Il governo non arretra: “Così meno sbarchi in Italia”

Ma l’ala umanitaria teme l’effetto-boomerang
Nelle stanze del ministero dell’Interno si continua a considerare vincente ed efficace la linea del ministro Minniti, quella del rigore e della fermezza
Pubblicato il 14/08/2017
GRAZIA LONGO; FRANCESCA SCHIANCHI
ROMA
Nessuna preoccupazione. Anzi, la speranza che il lavoro delle Ong nel Mar Mediterraneo sia sempre meno indispensabile, grazie a un rallentamento notevole delle partenze dalla Libia. Dai luoghi di vacanza, in una domenica di mezza estate, nel governo restano aggiornati ma senza timori sulla decisione di tre organizzazioni non governative di sospendere i salvataggi in mare. Tentando di stare lontani dalle polemiche e concentrati soprattutto su un punto considerato fondamentale: la frenata degli sbarchi sulle nostre coste. 
Dopo Msf, fermano le proprie navi anche Save the children e la tedesca Sea eye, che pure avevano firmato una decina di giorni fa l’ormai famoso codice di condotta: per questo, dal Viminale si dicono delusi e sorpresi. Nelle stanze del ministero dell’Interno si continua a considerare vincente ed efficace la linea di Minniti, quella del rigore e della fermezza, difesa nei giorni scorsi dal premier Gentiloni come dal capo dello Stato Mattarella. «Il traffico di esseri umani e gli sbarchi sono diminuiti, il monitoraggio della Guardia costiera libica sta funzionando bene, grazie alle dieci motovedette inviate da noi», elencano fonti dell’Interno, forti dei dati che parlano di un 3,86 per cento di arrivi in meno rispetto all’anno scorso.  



E se le Ong interrompono la propria attività denunciando condizioni di sicurezza insufficienti, se raccontano di minacce da parte della Guardia costiera libica, a Roma considerano la novità come un «riaggiustamento degli equilibri nel Mediterraneo», come ha detto il ministro degli Esteri, Angelino Alfano, «quelle acque non sono più di nessuno, ma della Libia». Nessun dispiacere dunque se le Ong fanno un passo indietro, criticando anche l’Italia come complice del blocco che si sta creando: negli ambienti del Viminale resta anzi il dubbio che forse, in passato, qualcuna di loro si avvicinasse troppo alle coste della Libia. 

Qualcuno dal governo sospira e si chiede se non sia un periodo, poi magari le Ong che oggi annunciano di andarsene torneranno.

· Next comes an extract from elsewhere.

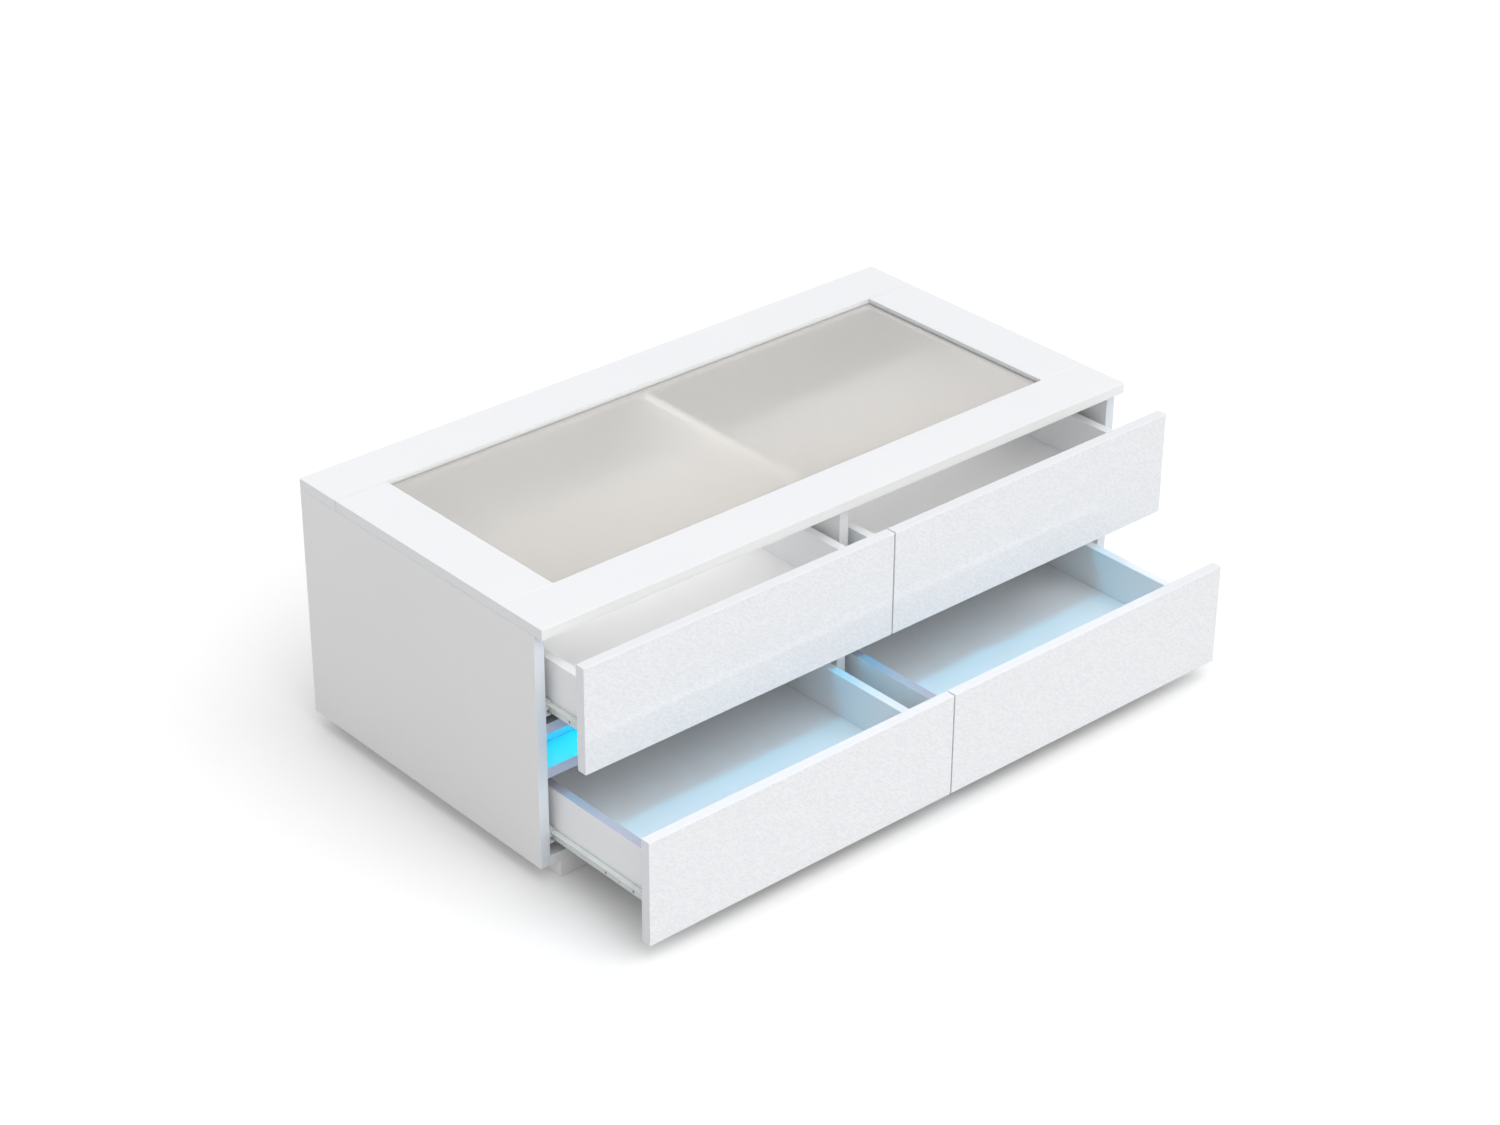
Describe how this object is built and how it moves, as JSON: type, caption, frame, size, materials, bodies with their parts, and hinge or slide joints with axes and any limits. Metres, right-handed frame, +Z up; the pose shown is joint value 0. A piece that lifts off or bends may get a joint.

Ma il punto, ragionano, è che se i libici cominceranno a fermare i migranti impedendo le partenze, il risultato sarà meno morti in mare e meno sbarchi sulle nostre coste. Cioè il risultato inseguito per anni. Anche se, dalla linea Delrio-Giro, quella più soft, più solidale e umanitaria che si è scontrata nei giorni scorsi con quella “legge e ordine” di Minniti, qualcuno ieri, alla vista delle tre Ong in ritirata, è sobbalzato dalla sedia: e se tutto questo fosse un boomerang? Se dovesse verificarsi un incidente in mare, un naufragio non soccorso dalle Ong, non c’è il rischio di finire sul banco degli imputati? 


Forse, ma dalla maggioranza del governo è considerato un rischio remoto. Piuttosto, quello che sanno bene di dover contribuire a risolvere è la situazione dei campi in Libia, denunciata dal viceministro degli Esteri Giro («li riportiamo all’inferno») e testimoniata da reportage giornalistici, come quello firmato da Domenico Quirico sulla Stampa due giorni fa, soprattutto se i libici dovessero cominciare a impedire le partenze. Dove saranno trattenute queste persone? In quali condizioni? Al governo sanno bene che il punto debole della strategia Minniti è questo: non a caso, dal Viminale fanno sapere che il ministro adesso è concentrato su questo aspetto. Il tentativo è di ottenere una forte collaborazione dell’Onu attraverso l’Unhcr e l’Oim per garantire il rispetto dei diritti umani.